Saying a successful aerial attack on Iran’s nuclear facilities could be carried out in “several days,” Senator Tom Cotton (R-Ark.), shown, said Tuesday President Obama should follow the example of President Bill Clinton’s December 1998 bombing of Iraq. In an interview on the Family Research Council’s Washington Watch radio program, first reported by BuzzFeed, Cotton said Obama wants Americans to think military action against Iran would require “150,000 heavy mechanized troops on the ground in the Middle East again as we saw in Iraq, and that’s simply not the case.”
The attack would be “something more along the lines of what President Clinton did in December 1998 during Operation Desert Fox. Several days air and naval bombing against Iraq’s weapons of mass destruction facilities for exactly the same kind of behavior,” Cotton said. “For interfering with weapons inspectors and for disobeying Security Council resolutions, all we’re asking is that the president simply be as tough as in the protection of America’s national security interest as Bill Clinton was.”
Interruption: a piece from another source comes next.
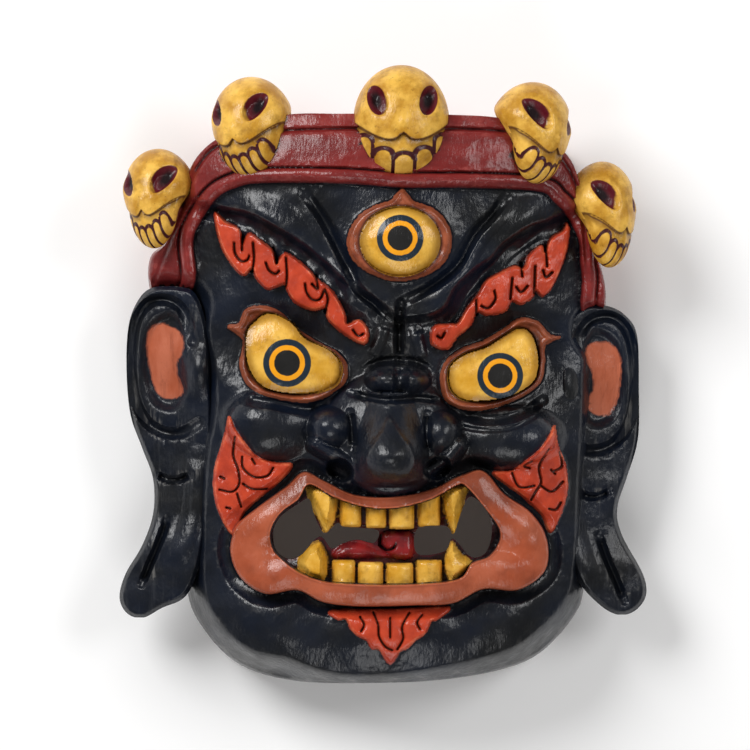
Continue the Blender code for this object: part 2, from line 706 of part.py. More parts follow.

The benefit to national security from Clinton’s bombing of a nation thousands of miles away that had neither attacked nor threatened the United States might be hard to find. On the contrary, the campaign added fuel to the fires of a growing anti-American sentiment in the Middle East. The Vanguards of Conquest issued a communiqué to Islamist groups at the time calling for attacks against the United States “for its arrogance” in bombing Iraq.
Clinton may have been less concerned about “national security interest” than in diverting interest and attention away from the impeachment hearings nearing a conclusion in the House of Representatives over allegations of perjury against the president stemming from the investigation of his admittedly “inappropriate relationship” with White House intern Monica Lewinsky. The House vote to impeach the president came at the end of the four-day bombing campaign.
Similar suspicions had been aroused months earlier when Clinton ordered the August 20 missile strikes against suspected terrorist bases in Sudan and Afghanistan. Ostensibly a response to attacks two weeks earlier on two U.S. embassies in Africa, “Operation Infinite Reach” came just three days after Clinton was called to testify before a grand jury about the Lewinsky affair, prompting some to dub the missile attacks “Monica’s War.”
Like many congressional Republicans, Cotton has been harshly critical of the negotiations U.S. and European allies have conducted with Iran over its nuclear program. Under the interim, or “framework,” agreement announced last week, the economic sanctions against Iran would be eased in return for Tehran’s acceptance of limitations on material and technology that could be used to make an atomic weapon and its cooperation with international inspectors to monitor its nuclear program. Negotiators have until the end of June to reach a final agreement.
While warnings of an imminent development of nuclear weapons by Iran go back decades, the Tehran government has insisted that its nuclear program is for peaceful purposes, including energy production and medical applications. Neither the International Atomic Energy Agency nor the National Intelligence Estimates produced by all 16 U.S. intelligence agencies in recent years have found evidence that Iran has been engaged in nuclear weapons production.
“There is no deal. There is no framework. There is only a list of dangerous U.S. concessions,” Cotton said, while predicting the final agreement “would be a very dangerous setback for America” and its allies. More dangerous, apparently, than launching an attack on Iran that could trigger a larger Middle East war than the U.S.-led invasions of Iraq and Afghanistan produced.
But the freshman senator is far from alone among Washington hawks in urging the “military option.” Former U.S. ambassador to the United Nations John Bolton recently had an op-ed published in the New York Times under the heading “To Stop Iran’s Bomb, Bomb Iran.” As Jon Rainwater noted at Huffington Post, Bolton was a leading cheerleader for the Iraq War, having confidently asserted that “Saddam Hussein has hidden weapons of mass destruction and production facilities in Iraq.” Arizona Senator John McCain, the Republican presidential nominee in 2008, said on the Senate floor that Israel “may have to go rogue,” suggesting Prime Minister Netanyahu’s government might need to attack Iran with or without U.S. approval or assistance. “Let’s hope their warnings have not been mere bluffs,” McCain said.
Senate hawks seem determined to do whatever they can to torpedo the agreement being worked out with Iran through diplomatic channels. It is customary for political leaders to say during international crises that they view war as “a last resort.” For some in Washington, however, war is neither the last nor necessarily the first resort. It’s just their favorite resort.